Set task:
Set down only the lines running from the one with "opened(shape) for name, shape" to the one with "obj.parent = None", both lines included, exactly as they stand, please.

Extracted information:
━━━━━━━━
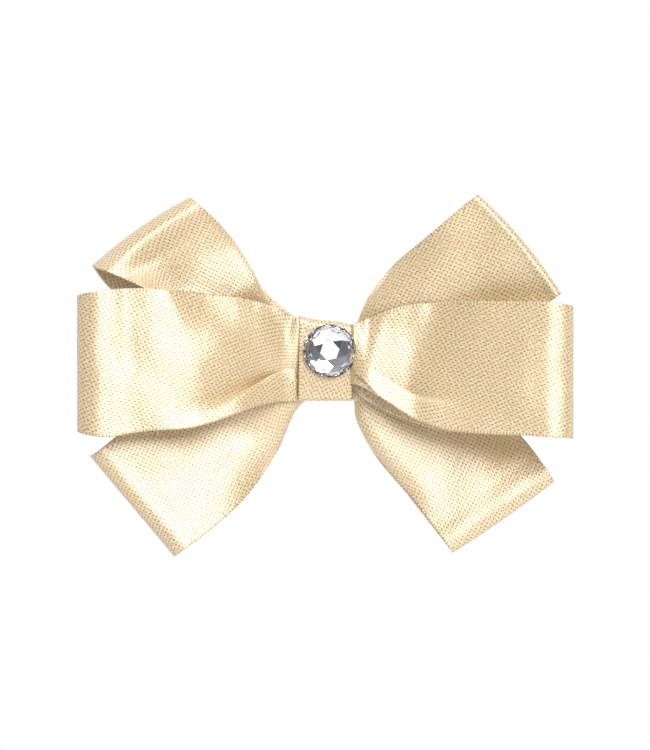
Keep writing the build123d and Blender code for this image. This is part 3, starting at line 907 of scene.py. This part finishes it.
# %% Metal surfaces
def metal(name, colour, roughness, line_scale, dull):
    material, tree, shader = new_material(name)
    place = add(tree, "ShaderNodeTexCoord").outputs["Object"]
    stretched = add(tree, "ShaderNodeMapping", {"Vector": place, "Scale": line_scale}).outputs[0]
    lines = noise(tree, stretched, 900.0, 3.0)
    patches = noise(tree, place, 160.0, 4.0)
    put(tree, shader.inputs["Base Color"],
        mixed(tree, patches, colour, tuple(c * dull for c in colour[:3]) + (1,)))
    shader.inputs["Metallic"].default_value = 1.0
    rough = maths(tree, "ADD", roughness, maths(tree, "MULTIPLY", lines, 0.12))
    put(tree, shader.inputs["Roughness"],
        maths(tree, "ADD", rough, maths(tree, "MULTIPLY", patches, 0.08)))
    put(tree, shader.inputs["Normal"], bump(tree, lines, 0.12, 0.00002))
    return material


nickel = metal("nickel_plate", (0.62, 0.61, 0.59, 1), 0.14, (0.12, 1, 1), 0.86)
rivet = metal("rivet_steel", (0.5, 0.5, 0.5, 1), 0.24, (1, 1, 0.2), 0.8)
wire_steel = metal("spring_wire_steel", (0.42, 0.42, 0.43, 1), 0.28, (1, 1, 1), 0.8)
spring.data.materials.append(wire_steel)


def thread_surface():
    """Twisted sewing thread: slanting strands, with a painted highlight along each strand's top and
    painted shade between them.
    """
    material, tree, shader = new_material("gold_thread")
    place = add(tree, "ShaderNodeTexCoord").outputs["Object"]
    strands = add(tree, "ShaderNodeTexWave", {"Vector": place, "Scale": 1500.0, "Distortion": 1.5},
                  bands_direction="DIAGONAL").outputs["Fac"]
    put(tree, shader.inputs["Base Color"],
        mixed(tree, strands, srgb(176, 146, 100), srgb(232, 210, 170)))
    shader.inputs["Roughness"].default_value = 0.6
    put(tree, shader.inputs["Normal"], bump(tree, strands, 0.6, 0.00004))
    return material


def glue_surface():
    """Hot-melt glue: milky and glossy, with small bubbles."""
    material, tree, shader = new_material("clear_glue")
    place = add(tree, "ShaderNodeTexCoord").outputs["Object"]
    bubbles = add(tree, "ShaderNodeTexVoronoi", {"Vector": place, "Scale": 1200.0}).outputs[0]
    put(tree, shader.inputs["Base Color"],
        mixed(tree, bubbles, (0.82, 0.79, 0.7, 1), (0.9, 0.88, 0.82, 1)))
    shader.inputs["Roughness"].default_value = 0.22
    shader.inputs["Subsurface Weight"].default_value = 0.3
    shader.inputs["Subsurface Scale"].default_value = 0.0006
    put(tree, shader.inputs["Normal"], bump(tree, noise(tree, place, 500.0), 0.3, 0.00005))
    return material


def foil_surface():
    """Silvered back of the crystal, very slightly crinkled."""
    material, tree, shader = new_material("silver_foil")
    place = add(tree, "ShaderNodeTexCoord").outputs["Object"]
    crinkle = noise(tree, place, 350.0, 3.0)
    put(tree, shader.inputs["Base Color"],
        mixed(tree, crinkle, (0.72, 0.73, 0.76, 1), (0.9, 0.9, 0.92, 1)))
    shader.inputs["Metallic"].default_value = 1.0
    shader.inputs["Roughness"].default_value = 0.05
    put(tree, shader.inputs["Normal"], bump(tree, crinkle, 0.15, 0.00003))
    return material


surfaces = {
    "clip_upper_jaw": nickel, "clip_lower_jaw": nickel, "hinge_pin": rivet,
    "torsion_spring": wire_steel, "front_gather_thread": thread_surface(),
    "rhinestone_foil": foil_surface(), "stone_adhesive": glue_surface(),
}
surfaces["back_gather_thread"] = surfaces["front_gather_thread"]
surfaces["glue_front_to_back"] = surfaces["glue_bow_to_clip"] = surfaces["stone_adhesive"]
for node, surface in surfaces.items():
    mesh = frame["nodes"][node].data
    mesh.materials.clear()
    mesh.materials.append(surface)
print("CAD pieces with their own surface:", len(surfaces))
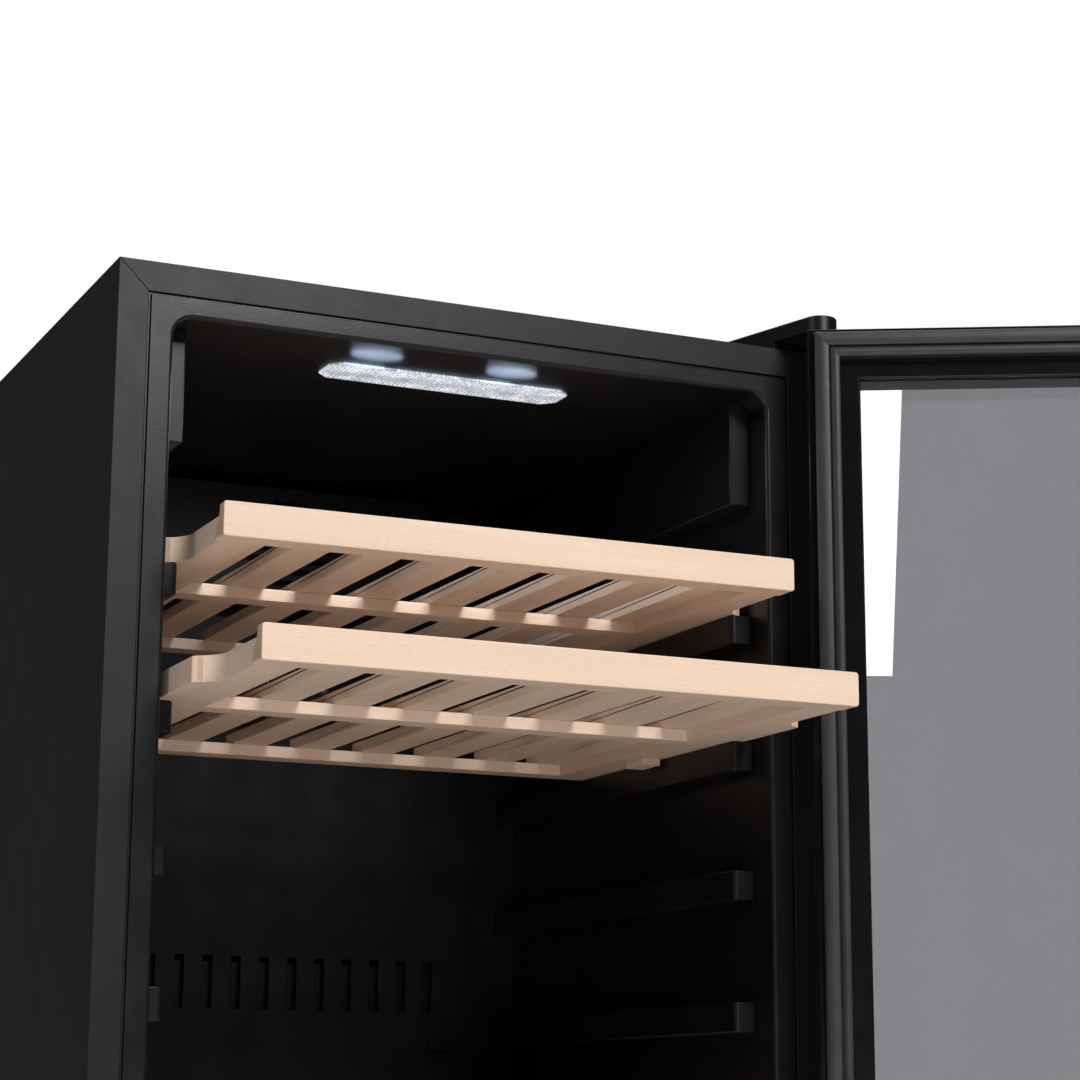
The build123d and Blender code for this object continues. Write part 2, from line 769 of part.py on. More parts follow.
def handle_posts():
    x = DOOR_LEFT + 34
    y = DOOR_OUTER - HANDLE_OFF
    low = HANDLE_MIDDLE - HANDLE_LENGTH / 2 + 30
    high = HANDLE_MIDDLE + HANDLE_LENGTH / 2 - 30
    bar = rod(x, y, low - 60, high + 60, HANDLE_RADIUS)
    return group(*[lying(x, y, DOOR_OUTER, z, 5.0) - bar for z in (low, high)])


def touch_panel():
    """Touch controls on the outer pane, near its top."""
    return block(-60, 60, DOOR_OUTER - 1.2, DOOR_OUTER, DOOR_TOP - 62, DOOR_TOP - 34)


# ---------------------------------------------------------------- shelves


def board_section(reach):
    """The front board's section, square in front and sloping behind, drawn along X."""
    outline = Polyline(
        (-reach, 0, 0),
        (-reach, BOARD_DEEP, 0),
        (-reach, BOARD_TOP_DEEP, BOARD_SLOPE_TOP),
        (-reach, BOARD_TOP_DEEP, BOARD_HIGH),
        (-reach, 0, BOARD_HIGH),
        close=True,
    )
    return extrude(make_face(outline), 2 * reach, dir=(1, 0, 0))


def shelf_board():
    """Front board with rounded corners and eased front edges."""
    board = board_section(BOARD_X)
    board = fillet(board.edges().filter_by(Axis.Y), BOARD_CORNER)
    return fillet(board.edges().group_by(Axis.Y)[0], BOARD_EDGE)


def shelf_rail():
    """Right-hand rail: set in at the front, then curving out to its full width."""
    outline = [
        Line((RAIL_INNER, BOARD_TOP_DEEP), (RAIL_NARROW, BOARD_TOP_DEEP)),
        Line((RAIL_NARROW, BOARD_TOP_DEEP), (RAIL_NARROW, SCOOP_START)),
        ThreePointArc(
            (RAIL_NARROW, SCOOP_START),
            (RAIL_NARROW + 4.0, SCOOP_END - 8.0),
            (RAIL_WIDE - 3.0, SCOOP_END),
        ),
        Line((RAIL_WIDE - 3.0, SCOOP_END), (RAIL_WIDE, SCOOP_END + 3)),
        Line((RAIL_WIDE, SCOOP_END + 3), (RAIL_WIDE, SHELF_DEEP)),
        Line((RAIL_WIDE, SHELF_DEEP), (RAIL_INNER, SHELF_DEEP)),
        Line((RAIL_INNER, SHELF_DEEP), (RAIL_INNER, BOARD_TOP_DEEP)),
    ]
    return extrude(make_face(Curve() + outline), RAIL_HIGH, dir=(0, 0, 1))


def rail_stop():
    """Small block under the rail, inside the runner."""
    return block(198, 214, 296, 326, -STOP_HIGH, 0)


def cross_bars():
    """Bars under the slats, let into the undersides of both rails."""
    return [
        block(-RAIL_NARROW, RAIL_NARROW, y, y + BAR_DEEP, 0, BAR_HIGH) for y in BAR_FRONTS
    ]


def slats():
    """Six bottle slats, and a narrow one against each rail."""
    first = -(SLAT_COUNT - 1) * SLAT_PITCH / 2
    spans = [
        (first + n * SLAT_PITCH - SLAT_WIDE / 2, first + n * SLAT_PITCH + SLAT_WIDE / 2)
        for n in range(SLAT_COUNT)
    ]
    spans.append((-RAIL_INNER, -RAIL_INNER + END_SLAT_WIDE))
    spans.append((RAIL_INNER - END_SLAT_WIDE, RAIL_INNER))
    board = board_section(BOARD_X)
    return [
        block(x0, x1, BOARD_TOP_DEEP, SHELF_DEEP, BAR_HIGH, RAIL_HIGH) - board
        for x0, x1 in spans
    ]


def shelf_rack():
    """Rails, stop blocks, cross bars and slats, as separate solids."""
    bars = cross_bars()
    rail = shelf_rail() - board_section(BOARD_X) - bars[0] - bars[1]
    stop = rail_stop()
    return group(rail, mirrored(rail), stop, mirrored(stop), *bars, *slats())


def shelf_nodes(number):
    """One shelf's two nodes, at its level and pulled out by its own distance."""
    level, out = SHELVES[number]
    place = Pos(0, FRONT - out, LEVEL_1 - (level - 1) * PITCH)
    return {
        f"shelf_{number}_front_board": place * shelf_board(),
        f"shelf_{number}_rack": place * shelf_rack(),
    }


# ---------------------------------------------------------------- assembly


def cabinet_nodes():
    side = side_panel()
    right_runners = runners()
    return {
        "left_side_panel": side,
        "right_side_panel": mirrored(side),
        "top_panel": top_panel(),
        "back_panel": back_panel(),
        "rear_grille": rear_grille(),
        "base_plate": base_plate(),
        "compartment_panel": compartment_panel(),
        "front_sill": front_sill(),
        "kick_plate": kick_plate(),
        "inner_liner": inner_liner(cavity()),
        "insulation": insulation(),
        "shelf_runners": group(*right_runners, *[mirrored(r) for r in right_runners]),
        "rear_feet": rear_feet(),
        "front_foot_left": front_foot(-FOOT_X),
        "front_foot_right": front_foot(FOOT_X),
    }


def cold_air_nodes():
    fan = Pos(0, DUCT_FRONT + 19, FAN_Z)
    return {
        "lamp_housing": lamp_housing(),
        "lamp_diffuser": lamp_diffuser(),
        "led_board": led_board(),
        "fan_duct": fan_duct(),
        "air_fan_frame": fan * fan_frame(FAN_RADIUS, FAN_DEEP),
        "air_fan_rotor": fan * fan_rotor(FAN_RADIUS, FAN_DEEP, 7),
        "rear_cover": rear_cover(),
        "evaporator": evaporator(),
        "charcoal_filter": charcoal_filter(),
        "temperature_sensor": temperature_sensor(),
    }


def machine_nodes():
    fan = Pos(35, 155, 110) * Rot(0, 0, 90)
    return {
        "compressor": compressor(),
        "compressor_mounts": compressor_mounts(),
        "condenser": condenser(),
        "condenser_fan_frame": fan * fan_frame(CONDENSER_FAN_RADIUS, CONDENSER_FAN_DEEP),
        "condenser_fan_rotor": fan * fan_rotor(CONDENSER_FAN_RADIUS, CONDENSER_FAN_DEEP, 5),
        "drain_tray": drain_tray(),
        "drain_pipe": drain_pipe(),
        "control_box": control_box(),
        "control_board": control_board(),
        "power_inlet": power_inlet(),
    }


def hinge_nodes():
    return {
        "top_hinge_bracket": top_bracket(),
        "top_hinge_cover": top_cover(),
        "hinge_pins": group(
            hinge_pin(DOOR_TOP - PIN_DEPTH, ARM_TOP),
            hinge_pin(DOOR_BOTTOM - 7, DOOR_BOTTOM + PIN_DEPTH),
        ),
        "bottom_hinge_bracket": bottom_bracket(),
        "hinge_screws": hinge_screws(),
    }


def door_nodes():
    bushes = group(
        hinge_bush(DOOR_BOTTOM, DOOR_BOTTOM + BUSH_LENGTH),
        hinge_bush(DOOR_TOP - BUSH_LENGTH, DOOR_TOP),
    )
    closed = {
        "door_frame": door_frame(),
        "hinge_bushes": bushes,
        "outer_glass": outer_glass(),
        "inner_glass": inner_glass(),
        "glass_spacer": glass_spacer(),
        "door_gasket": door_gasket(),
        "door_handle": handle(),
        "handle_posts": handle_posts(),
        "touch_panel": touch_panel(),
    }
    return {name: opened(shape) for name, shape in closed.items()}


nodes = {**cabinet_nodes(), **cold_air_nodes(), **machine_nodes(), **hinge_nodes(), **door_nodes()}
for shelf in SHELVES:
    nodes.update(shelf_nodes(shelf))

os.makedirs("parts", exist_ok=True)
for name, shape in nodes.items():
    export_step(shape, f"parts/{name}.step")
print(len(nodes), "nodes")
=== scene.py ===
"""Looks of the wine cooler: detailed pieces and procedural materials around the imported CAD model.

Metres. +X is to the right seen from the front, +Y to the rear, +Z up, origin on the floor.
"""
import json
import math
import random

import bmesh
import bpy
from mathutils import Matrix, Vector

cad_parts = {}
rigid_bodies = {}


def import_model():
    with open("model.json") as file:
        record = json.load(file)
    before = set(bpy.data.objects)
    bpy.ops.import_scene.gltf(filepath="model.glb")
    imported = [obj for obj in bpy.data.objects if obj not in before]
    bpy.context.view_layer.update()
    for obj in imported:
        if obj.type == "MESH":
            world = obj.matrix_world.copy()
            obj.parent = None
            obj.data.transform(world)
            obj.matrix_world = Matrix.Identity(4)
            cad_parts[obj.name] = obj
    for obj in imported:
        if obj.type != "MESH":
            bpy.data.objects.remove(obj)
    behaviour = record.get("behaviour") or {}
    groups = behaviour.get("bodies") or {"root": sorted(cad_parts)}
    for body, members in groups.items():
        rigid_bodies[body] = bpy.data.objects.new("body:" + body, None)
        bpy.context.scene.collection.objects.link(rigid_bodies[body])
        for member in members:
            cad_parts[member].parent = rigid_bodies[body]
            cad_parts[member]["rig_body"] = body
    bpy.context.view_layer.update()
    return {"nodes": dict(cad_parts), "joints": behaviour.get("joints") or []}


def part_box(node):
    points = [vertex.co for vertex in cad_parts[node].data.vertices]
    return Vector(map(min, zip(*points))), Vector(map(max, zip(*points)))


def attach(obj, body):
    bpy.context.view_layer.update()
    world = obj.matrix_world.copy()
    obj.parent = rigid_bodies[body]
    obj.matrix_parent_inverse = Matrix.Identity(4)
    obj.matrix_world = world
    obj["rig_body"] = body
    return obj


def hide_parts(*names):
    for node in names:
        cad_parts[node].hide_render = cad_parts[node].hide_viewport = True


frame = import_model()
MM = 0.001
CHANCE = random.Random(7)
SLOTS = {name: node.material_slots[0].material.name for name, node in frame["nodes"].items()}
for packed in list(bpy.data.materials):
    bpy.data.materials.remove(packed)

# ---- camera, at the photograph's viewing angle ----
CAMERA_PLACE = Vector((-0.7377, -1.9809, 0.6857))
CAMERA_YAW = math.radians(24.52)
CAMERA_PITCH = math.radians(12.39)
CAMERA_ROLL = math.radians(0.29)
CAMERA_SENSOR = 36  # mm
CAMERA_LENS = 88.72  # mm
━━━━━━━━
In response:
    return {name: opened(shape) for name, shape in closed.items()}


nodes = {**cabinet_nodes(), **cold_air_nodes(), **machine_nodes(), **hinge_nodes(), **door_nodes()}
for shelf in SHELVES:
    nodes.update(shelf_nodes(shelf))

os.makedirs("parts", exist_ok=True)
for name, shape in nodes.items():
    export_step(shape, f"parts/{name}.step")
print(len(nodes), "nodes")
=== scene.py ===
"""Looks of the wine cooler: detailed pieces and procedural materials around the imported CAD model.

Metres. +X is to the right seen from the front, +Y to the rear, +Z up, origin on the floor.
"""
import json
import math
import random

import bmesh
import bpy
from mathutils import Matrix, Vector

cad_parts = {}
rigid_bodies = {}


def import_model():
    with open("model.json") as file:
        record = json.load(file)
    before = set(bpy.data.objects)
    bpy.ops.import_scene.gltf(filepath="model.glb")
    imported = [obj for obj in bpy.data.objects if obj not in before]
    bpy.context.view_layer.update()
    for obj in imported:
        if obj.type == "MESH":
            world = obj.matrix_world.copy()
            obj.parent = None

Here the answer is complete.